Одну из первых попыток перевести библейскую Псалтырь на русский язык предпринял в 1683 г. переводчик посольского приказа Абрам Фирсов. В предисловии он указал на мотивы, побузившие его взяться за столь сложное и трудное дело: Псалтырь старого перевода, славянская, чрезвычайно трудна для понимания «по множеству в ней речений разных языков», нужен новый перевод на «наш простой, обыклый язык». Далее Фирсов в «объяснении переводчика» писал: «неученый народ… истинные ведомости и разума во Священном писании не ищут и ученых людей поносят и геретиками их называют; верят токмо тому писанию, которое не в давных летах печатано, лет около 40, 50 и 70. А которые направленныя книги со старых, истинных, свидетельствованных книг рукописных и печатных правлены при нашем житии, аще и лучши где в разуме и в наречии грамматического чина исправлено, обаче за невежество свое тому не верят». Однако участь его перевода решили как раз не «невежественные», а сам Иоаким, патриарх всея Руси: переведенная Фирсовым Псалтырь была запрещена к продаже и употреблению. На переплете одного экземпляра, сохранившегося среди книг бывшей Московской синодальной библиотеки, имеется наклеенная бумажка с надписью следующего содержания: «По указу великих государей прислана из стрелецкого приказу ко святейшему патриарху в Крестовую палату Псалтырь, преведенная с лютеранской Библии; и Февраля в 4-й день святейший патриарх указал той книге быть в ризной казне, а без указу смотреть давать не велено никому».
В действительности Псалтырь Фирсова отнюдь не была простым переводом лютеровской. Абрам Фирсов отнесся к своей задаче на редкость добросовестно: сохранив в значительной части славянский перевод, он внес в ряде мест значительные поправки по еврейскому оригиналу или по новейшим переводам с него, в том числе и по лютеровскому. В результате перевод Фирсова не только по языку, но и по содержанию обнаружил значительные расхождения с принятым в русской церкви церковнославянским переводом. Кроме того, Фирсов сопроводил свой труд собственными или заимствованными из западных научных изданий комментариями экзегетического и историко-филологического характера.
Интересно отметить, что в сравнении с последующими переводами, например, Синодальным переводом (СП) 1876 г., труд Фирсова местами ближе к живому русскому языку. Вот несколько примеров. В Псалтыри (Пс. 6:4) славянский текст — «И ты, Господи, доколе?», в СП — «Ты же, Господи, доколе?», у Фирсова — «Долго же так будет, Господи?»; (Пс. 113:4) славянский текст — «Горы взыграшася, яко овни», в СП — «Горы прыгали, как овцы», у Фирсова — «Горы скакали, яко бараны».
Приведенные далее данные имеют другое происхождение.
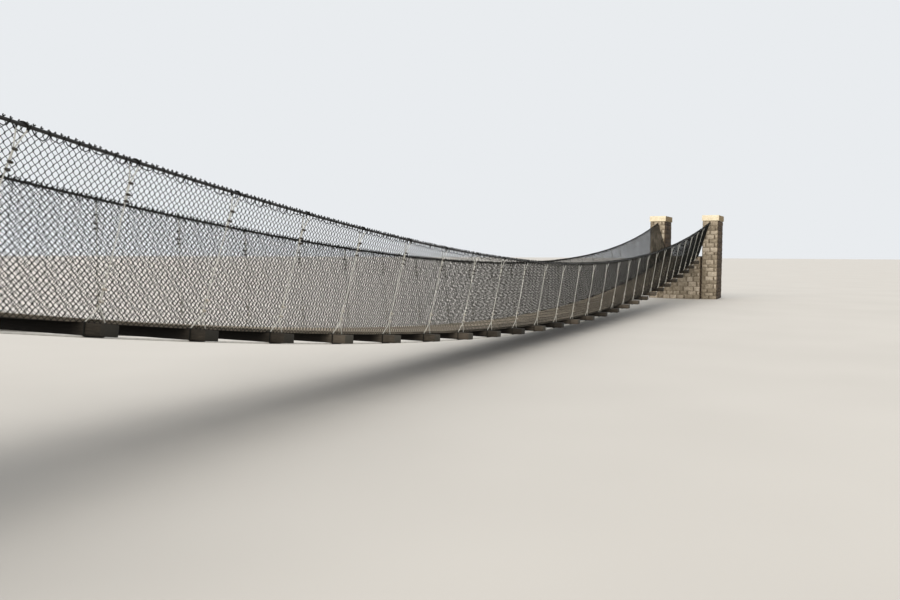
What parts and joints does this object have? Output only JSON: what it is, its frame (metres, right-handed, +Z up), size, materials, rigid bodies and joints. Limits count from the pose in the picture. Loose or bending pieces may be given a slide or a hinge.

К несколько более позднему времени (конец XVII – начало XVIII в.) относится другая, также не имевшая последствий попытка дать России перевод библии на русский язык, попытка, связанная с именем Эрнста Глюка, того самого Глюка, из дома которого вышла Екатерина — будущая вторая жена Петра I. Немецкий протестантский пастор, он переселился из Саксонии в Лифляндию, соседнюю с Россией и находившуюся в то время под властью шведов. Здесь Глюк занялся изучением русского языка и, достигнув в этом значительных успехов, 10 мая 1699 г. подал шведскому генерал-губернатору Дальбергу записку следующего содержания: «Известно, какая Библия в Московском царстве, а именно славянская, от которой общеупотребительный русский язык до того отличается, что русский простолюдин ни одного речения не в состоянии порядочно понять. Я принял это близко к сердцу и при помощи Божьей нашел случай изучить этот язык… с упованием на милость Божью изготовил уже на русском языке школьные книги и содержу в доме у себя, хотя с немалым иждивением, русского пожилого священника, который служил мне помощником в переводе славянской Библии на русский язык… к чему поощряют меня письмами из Германии и из Москвы, особливо Головин, царский посланник».
Не известно в точности, какую цель преследовали Глюк или те лица в Германии, которые поощряли пастора к переводу библии на русский язык. Возможно, что за этим скрывалась очередная попытка протестантизма распространить свое влияние на Россию. Не известно также, что собою представлял перевод Глюка. Дело в том, что во время русско-шведской войны при осаде Мариенбурга рукопись пастора Глюка погибла (1703 г.), а сам он был отправлен Петром I в Москву, где по поручению царя снова занялся переводом Нового завета на русский язык. Но в 1705 г. Глюк умер, так и не доведя до конца своего дела.
В какой мере Петр I был действительно заинтересован в переводе библии на русский язык? Известно, что Феофан Прокопович, нередко выражавший мысли царя, неоднократно высказывался за такой перевод. Но после смерти Глюка о других попытках осуществить эту мысль ничего неизвестно вплоть до начала XIX в., когда в России появилось Библейское общество.